** Stored data **

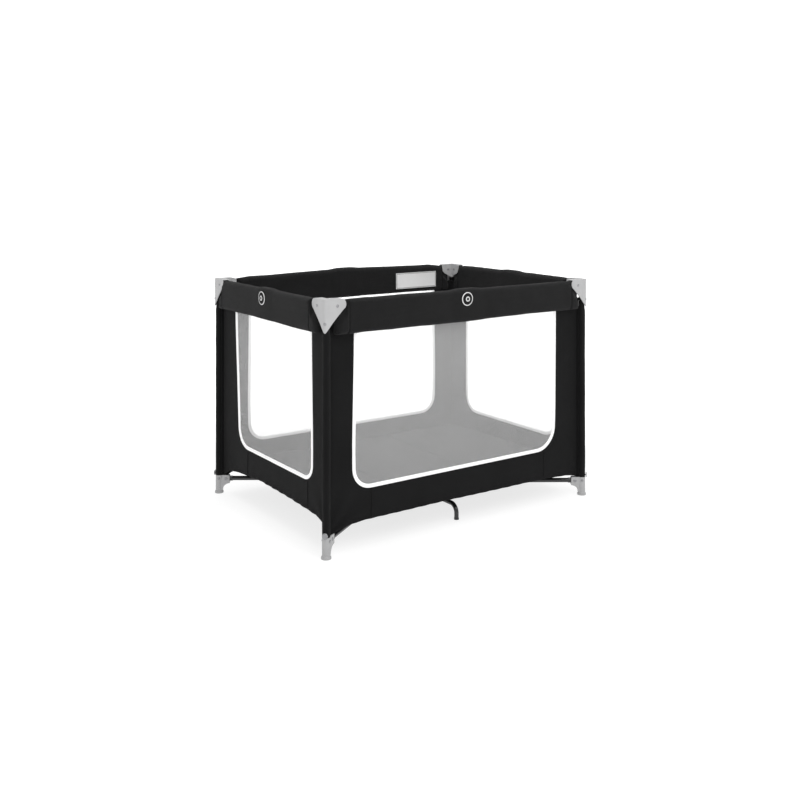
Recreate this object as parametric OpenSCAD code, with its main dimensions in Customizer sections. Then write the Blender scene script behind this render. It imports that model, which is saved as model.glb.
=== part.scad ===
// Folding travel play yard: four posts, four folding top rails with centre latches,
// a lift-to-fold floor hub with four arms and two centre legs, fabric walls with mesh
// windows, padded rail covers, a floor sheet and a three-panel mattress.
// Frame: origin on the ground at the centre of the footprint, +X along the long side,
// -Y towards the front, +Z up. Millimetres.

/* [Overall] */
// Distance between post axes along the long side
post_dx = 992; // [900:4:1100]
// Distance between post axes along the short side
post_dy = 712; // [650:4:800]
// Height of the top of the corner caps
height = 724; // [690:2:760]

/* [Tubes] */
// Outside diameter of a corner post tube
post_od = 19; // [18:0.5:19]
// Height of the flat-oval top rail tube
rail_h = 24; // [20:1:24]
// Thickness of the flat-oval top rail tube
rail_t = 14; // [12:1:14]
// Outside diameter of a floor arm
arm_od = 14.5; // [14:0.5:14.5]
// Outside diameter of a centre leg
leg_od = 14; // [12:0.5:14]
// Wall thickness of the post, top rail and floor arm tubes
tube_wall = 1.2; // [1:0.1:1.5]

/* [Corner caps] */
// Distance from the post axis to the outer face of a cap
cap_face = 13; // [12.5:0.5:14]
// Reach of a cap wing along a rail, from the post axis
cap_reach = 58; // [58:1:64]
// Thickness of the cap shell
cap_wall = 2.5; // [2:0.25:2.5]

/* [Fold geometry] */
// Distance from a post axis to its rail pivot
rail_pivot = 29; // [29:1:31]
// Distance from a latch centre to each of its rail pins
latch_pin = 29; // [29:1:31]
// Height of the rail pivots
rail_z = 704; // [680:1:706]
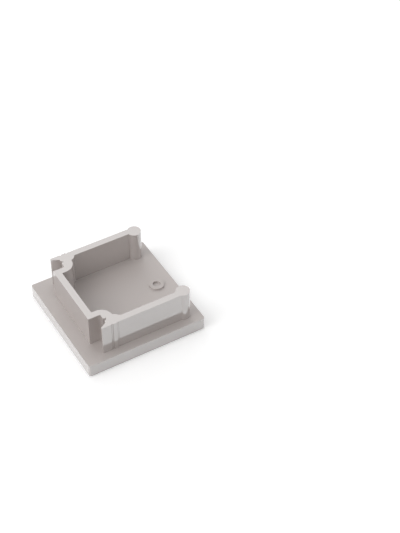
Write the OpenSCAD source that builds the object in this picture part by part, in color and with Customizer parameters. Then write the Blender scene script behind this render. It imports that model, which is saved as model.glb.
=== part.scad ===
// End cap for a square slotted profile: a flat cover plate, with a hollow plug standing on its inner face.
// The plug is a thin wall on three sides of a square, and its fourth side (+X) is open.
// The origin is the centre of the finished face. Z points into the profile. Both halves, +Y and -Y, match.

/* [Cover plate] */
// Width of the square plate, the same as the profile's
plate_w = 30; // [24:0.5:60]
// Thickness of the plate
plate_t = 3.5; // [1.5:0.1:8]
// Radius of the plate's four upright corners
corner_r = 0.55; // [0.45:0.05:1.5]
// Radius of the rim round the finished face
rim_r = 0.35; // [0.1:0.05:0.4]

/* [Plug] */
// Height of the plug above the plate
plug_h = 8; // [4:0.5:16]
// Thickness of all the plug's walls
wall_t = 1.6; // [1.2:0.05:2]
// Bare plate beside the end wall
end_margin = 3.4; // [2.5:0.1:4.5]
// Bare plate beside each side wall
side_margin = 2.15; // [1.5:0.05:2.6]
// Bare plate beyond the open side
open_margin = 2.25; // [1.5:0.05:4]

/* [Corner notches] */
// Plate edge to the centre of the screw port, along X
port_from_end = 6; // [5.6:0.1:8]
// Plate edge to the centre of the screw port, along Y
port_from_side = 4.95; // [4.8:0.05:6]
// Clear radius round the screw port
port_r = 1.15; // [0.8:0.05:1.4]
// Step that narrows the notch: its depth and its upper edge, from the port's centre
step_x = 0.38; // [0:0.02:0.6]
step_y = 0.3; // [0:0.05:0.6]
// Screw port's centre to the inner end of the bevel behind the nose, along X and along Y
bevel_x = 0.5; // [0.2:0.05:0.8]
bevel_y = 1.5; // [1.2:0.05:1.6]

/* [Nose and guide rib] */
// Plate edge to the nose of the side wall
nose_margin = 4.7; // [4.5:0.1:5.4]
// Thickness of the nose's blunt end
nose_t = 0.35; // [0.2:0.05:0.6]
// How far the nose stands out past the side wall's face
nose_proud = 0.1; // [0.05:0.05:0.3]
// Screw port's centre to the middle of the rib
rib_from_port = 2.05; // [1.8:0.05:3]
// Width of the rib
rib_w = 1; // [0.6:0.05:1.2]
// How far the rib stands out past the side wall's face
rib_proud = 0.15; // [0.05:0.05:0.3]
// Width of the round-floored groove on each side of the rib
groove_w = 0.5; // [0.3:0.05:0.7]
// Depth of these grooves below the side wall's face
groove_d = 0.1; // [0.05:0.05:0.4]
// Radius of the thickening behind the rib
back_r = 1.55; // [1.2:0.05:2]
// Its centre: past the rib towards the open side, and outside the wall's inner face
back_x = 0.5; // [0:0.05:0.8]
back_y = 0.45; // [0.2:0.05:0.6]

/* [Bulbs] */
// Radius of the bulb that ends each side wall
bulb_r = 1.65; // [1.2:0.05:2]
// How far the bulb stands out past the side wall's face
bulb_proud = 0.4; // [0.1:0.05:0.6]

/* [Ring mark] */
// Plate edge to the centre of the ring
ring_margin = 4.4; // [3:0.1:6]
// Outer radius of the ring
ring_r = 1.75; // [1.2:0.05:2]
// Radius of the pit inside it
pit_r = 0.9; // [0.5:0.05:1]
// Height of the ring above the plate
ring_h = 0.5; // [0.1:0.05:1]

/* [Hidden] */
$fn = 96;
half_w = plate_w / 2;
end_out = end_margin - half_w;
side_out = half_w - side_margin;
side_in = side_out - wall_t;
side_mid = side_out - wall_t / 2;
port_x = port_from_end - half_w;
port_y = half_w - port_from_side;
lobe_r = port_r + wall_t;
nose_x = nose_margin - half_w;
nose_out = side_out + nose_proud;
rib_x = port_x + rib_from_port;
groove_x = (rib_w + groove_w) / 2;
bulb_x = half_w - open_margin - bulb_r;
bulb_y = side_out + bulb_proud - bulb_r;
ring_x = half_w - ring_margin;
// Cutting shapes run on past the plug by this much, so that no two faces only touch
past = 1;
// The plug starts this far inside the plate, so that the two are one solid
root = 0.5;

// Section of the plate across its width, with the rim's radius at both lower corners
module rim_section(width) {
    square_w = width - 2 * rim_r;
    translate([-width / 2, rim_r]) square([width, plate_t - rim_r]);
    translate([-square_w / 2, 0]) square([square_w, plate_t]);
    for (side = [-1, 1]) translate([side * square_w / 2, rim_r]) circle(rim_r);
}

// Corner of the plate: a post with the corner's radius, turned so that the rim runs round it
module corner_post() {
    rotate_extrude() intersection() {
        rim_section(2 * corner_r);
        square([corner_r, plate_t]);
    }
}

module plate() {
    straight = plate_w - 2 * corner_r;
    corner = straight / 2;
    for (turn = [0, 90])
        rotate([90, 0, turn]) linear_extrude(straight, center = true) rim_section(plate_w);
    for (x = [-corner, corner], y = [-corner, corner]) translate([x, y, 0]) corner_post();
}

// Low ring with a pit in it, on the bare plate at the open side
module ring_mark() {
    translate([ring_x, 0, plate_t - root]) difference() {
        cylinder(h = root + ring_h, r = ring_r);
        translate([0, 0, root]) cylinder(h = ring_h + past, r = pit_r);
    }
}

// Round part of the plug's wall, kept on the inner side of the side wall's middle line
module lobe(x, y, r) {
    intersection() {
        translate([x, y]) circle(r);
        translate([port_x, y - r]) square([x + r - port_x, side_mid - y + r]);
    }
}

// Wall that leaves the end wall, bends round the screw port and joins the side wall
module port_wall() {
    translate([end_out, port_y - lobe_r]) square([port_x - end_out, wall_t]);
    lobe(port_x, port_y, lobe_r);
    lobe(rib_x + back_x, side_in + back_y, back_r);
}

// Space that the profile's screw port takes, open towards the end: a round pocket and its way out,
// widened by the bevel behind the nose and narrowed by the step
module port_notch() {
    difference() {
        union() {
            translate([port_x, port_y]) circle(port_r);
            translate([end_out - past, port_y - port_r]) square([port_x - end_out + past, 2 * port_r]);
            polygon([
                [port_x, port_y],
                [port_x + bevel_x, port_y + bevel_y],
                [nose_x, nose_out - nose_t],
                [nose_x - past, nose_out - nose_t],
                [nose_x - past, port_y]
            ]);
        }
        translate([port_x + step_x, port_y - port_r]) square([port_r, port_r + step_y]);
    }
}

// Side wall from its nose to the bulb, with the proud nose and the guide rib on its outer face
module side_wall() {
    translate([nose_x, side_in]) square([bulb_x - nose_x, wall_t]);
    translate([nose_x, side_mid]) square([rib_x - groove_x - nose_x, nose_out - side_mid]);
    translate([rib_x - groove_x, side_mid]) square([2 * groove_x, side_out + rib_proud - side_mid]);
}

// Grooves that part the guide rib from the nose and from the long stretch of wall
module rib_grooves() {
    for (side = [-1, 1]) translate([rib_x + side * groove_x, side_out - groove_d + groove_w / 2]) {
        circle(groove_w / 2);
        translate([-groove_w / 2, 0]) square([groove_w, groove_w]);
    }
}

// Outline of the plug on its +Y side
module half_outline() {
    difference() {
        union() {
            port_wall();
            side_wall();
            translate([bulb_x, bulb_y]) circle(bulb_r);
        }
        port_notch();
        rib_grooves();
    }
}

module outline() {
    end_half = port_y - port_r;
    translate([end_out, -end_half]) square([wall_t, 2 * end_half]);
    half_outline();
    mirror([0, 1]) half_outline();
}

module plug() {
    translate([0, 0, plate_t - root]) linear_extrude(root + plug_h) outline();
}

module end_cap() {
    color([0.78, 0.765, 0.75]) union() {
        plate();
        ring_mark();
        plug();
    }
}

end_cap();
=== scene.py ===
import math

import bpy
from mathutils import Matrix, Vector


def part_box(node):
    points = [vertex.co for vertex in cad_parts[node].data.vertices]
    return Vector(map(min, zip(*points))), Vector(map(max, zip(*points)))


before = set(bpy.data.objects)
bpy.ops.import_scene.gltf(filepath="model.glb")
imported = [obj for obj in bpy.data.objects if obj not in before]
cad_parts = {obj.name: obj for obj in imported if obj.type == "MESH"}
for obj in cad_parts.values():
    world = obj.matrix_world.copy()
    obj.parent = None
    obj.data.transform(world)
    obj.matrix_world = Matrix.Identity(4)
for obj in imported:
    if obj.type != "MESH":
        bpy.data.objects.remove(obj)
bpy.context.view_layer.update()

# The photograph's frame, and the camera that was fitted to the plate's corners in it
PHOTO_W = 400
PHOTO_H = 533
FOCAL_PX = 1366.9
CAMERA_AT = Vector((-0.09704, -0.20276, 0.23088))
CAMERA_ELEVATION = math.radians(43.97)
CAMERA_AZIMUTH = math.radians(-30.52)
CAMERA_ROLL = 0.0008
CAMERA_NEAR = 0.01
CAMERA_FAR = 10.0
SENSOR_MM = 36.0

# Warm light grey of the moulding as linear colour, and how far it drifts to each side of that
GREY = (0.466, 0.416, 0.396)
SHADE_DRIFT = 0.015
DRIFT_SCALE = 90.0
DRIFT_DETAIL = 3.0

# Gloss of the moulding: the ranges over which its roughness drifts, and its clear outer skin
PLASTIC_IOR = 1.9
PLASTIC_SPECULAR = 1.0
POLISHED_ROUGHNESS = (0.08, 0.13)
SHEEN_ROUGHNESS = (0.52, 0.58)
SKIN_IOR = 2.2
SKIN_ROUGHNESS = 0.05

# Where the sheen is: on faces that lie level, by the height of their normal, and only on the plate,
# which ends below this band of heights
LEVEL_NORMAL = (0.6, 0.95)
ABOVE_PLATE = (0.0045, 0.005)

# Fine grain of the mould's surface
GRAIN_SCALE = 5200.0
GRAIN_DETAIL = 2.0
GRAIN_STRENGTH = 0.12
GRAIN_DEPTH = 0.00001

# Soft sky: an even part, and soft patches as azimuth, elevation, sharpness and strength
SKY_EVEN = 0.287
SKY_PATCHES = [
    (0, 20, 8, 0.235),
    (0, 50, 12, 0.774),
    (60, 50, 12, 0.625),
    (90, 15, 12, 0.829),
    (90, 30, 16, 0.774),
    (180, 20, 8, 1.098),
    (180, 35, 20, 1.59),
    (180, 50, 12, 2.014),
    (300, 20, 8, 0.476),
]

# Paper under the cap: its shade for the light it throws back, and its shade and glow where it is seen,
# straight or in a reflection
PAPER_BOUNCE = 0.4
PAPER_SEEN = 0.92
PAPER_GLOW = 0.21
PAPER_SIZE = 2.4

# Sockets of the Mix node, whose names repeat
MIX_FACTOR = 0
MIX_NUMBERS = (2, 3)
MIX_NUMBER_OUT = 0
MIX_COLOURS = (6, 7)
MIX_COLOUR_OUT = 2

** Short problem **
Where a line of the data holds "color", show that line.

** Problem solution **
Write the OpenSCAD source that builds the object in this picture part by part, in color and with Customizer parameters. Then write the Blender scene script behind this render. It imports that model, which is saved as model.glb.
    color([0.78, 0.765, 0.75]) union() {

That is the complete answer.